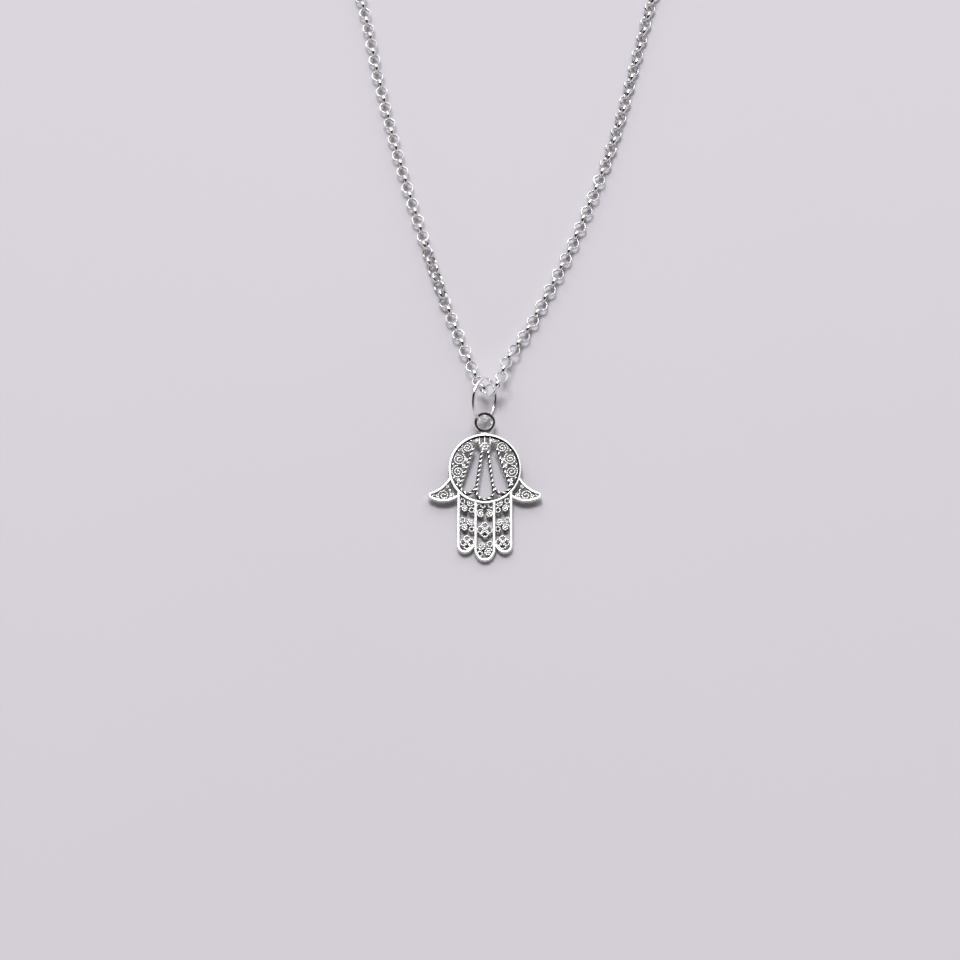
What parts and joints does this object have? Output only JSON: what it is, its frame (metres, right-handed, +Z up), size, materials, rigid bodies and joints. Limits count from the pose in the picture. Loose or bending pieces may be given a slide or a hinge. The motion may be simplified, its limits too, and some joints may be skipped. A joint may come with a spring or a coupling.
{
  "type": "hamsa pendant necklace",
  "caption": "Hand-shaped filigree pendant with an eye, hung by a jump ring on a fine round-link chain with a plain clasp, lying flat as a whole loop.",
  "frame": {"origin": "on the surface that the necklace lies on, under the middle of the whole necklace's box", "axes": "+Z up off the surface; +Y from the fingertips to the clasp; +X to the right of the pendant seen from its front"},
  "size_m": [0.1, 0.2235, 0.0064],
  "materials": {
    "filigree_silver": "polished silver strip frame with twisted and rolled filigree wire, a little darker in the recesses",
    "ring_silver": "polished round silver wire",
    "chain_silver": "polished links of flat silver wire with rounded edges",
    "clasp_silver": "polished silver, plain"
  },
  "bodies": {
    "root": {"hamsa_pendant": "filigree_silver", "jump_ring": "ring_silver", "chain": "chain_silver", "clasp": "clasp_silver"}
  },
  "joints": []
}
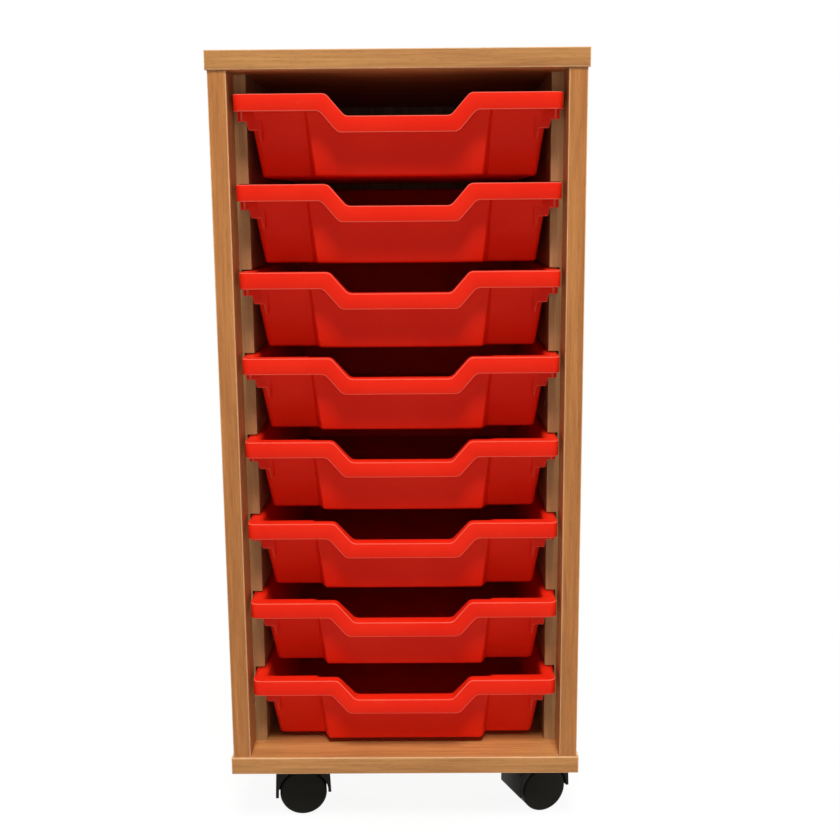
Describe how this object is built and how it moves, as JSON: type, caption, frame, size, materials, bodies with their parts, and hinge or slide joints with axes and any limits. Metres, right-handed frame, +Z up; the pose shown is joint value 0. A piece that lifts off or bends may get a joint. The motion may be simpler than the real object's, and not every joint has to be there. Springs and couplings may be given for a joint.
{
  "type": "classroom tray storage unit",
  "caption": "Mobile open-fronted wooden cabinet with a column of shallow sliding trays on grooved runner panels, standing on hooded twin-wheel castors.",
  "frame": {"origin": "on the floor, under the middle of the carcase", "axes": "+Z up, -Y towards the open front, +X to the right as seen from the front"},
  "size_m": [0.36, 0.45, 0.788],
  "materials": {
    "beech_board": "satin beech-faced board",
    "edging": "satin beech-print edging",
    "runner_board": "satin beech-faced board",
    "back_board": "satin beech-faced thin board",
    "dowel_beech": "raw",
    "tray_red": "semi-gloss moulded",
    "hood_black": "satin moulded",
    "wheel_black": "satin moulded",
    "steel": "zinc plated"
  },
  "bodies": {
    "root": {"top_panel": "beech_board", "base_panel": "beech_board", "left_side_panel": "beech_board", "right_side_panel": "beech_board", "back_panel": "back_board", "left_runner_panel": "runner_board", "right_runner_panel": "runner_board", "top_front_edging": "edging", "base_front_edging": "edging", "top_end_edgings": "edging", "base_end_edgings": "edging", "left_side_edging": "edging", "right_side_edging": "edging", "carcase_dowels": "dowel_beech", "runner_screws": "steel", "back_panel_screws": "steel", "castor_screws": "steel", "front_left_castor_plate": "steel", "front_left_king_pin": "steel", "front_right_castor_plate": "steel", "front_right_king_pin": "steel", "back_left_castor_plate": "steel", "back_left_king_pin": "steel", "back_right_castor_plate": "steel", "back_right_king_pin": "steel"},
    "tray_1_body": {"tray_1": "tray_red"},
    "tray_2_body": {"tray_2": "tray_red"},
    "tray_3_body": {"tray_3": "tray_red"},
    "tray_4_body": {"tray_4": "tray_red"},
    "tray_5_body": {"tray_5": "tray_red"},
    "tray_6_body": {"tray_6": "tray_red"},
    "tray_7_body": {"tray_7": "tray_red"},
    "tray_8_body": {"tray_8": "tray_red"},
    "front_left_castor": {"front_left_castor_hood": "hood_black", "front_left_castor_axle": "steel"},
    "front_left_outer_wheel_body": {"front_left_outer_wheel": "wheel_black"},
    "front_left_inner_wheel_body": {"front_left_inner_wheel": "wheel_black"},
    "front_right_castor": {"front_right_castor_hood": "hood_black", "front_right_castor_axle": "steel"},
    "front_right_outer_wheel_body": {"front_right_outer_wheel": "wheel_black"},
    "front_right_inner_wheel_body": {"front_right_inner_wheel": "wheel_black"},
    "back_left_castor": {"back_left_castor_hood": "hood_black", "back_left_castor_axle": "steel"},
    "back_left_outer_wheel_body": {"back_left_outer_wheel": "wheel_black"},
    "back_left_inner_wheel_body": {"back_left_inner_wheel": "wheel_black"},
    "back_right_castor": {"back_right_castor_hood": "hood_black", "back_right_castor_axle": "steel"},
    "back_right_outer_wheel_body": {"back_right_outer_wheel": "wheel_black"},
    "back_right_inner_wheel_body": {"back_right_inner_wheel": "wheel_black"}
  },
  "joints": [
    {"name": "tray_1_slide", "type": "slide", "parent": "root", "child": "tray_1_body", "axis": [0, -1, 0], "range_m": [0, 0.38]},
    {"name": "tray_2_slide", "type": "slide", "parent": "root", "child": "tray_2_body", "axis": [0, -1, 0], "range_m": [0, 0.38]},
    {"name": "tray_3_slide", "type": "slide", "parent": "root", "child": "tray_3_body", "axis": [0, -1, 0], "range_m": [0, 0.38]},
    {"name": "tray_4_slide", "type": "slide", "parent": "root", "child": "tray_4_body", "axis": [0, -1, 0], "range_m": [0, 0.38]},
    {"name": "tray_5_slide", "type": "slide", "parent": "root", "child": "tray_5_body", "axis": [0, -1, 0], "range_m": [0, 0.38]},
    {"name": "tray_6_slide", "type": "slide", "parent": "root", "child": "tray_6_body", "axis": [0, -1, 0], "range_m": [0, 0.38]},
    {"name": "tray_7_slide", "type": "slide", "parent": "root", "child": "tray_7_body", "axis": [0, -1, 0], "range_m": [0, 0.38]},
    {"name": "tray_8_slide", "type": "slide", "parent": "root", "child": "tray_8_body", "axis": [0, -1, 0], "range_m": [0, 0.38]},
    {"name": "front_left_swivel", "type": "hinge", "parent": "root", "child": "front_left_castor", "pos_m": [-0.127, -0.17, 0.05], "axis": [0, 0, 1], "continuous": true},
    {"name": "front_left_outer_wheel_roll", "type": "hinge", "parent": "front_left_castor", "child": "front_left_outer_wheel_body", "pos_m": [-0.11261, -0.16823, 0.025], "axis": [-0.1219, 0.9925, 0], "continuous": true},
    {"name": "front_left_inner_wheel_roll", "type": "hinge", "parent": "front_left_castor", "child": "front_left_inner_wheel_body", "pos_m": [-0.11261, -0.16823, 0.025], "axis": [-0.1219, 0.9925, 0], "continuous": true},
    {"name": "front_right_swivel", "type": "hinge", "parent": "root", "child": "front_right_castor", "pos_m": [0.127, -0.17, 0.05], "axis": [0, 0, 1], "continuous": true},
    {"name": "front_right_outer_wheel_roll", "type": "hinge", "parent": "front_right_castor", "child": "front_right_outer_wheel_body", "pos_m": [0.14035, -0.16433, 0.025], "axis": [-0.3907, 0.9205, 0], "continuous": true},
    {"name": "front_right_inner_wheel_roll", "type": "hinge", "parent": "front_right_castor", "child": "front_right_inner_wheel_body", "pos_m": [0.14035, -0.16433, 0.025], "axis": [-0.3907, 0.9205, 0], "continuous": true},
    {"name": "back_left_swivel", "type": "hinge", "parent": "root", "child": "back_left_castor", "pos_m": [-0.127, 0.17, 0.05], "axis": [0, 0, 1], "continuous": true},
    {"name": "back_left_outer_wheel_roll", "type": "hinge", "parent": "back_left_castor", "child": "back_left_outer_wheel_body", "pos_m": [-0.11282, 0.17302, 0.025], "axis": [-0.2079, 0.9781, 0], "continuous": true},
    {"name": "back_left_inner_wheel_roll", "type": "hinge", "parent": "back_left_castor", "child": "back_left_inner_wheel_body", "pos_m": [-0.11282, 0.17302, 0.025], "axis": [-0.2079, 0.9781, 0], "continuous": true},
    {"name": "back_right_swivel", "type": "hinge", "parent": "root", "child": "back_right_castor", "pos_m": [0.127, 0.17, 0.05], "axis": [0, 0, 1], "continuous": true},
    {"name": "back_right_outer_wheel_roll", "type": "hinge", "parent": "back_right_castor", "child": "back_right_outer_wheel_body", "pos_m": [0.11337, 0.17496, 0.025], "axis": [-0.342, -0.9397, 0], "continuous": true},
    {"name": "back_right_inner_wheel_roll", "type": "hinge", "parent": "back_right_castor", "child": "back_right_inner_wheel_body", "pos_m": [0.11337, 0.17496, 0.025], "axis": [-0.342, -0.9397, 0], "continuous": true}
  ]
}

---------------

## Problem requirements
Search the preceding listing for "axes" and extract every line where it is found.

## Solution to the problem
  "frame": {"origin": "on the surface that the necklace lies on, under the middle of the whole necklace's box", "axes": "+Z up off the surface; +Y from the fingertips to the clasp; +X to the right of the pendant seen from its front"},
Describe how this object is built and how it moves, as JSON: type, caption, frame, size, materials, bodies with their parts, and hinge or slide joints with axes and any limits. Metres, right-handed frame, +Z up; the pose shown is joint value 0. A piece that lifts off or bends may get a joint. The motion may be simpler than the real object's, and not every joint has to be there. Springs and couplings may be given for a joint.
  "frame": {"origin": "on the floor, under the middle of the carcase", "axes": "+Z up, -Y towards the open front, +X to the right as seen from the front"},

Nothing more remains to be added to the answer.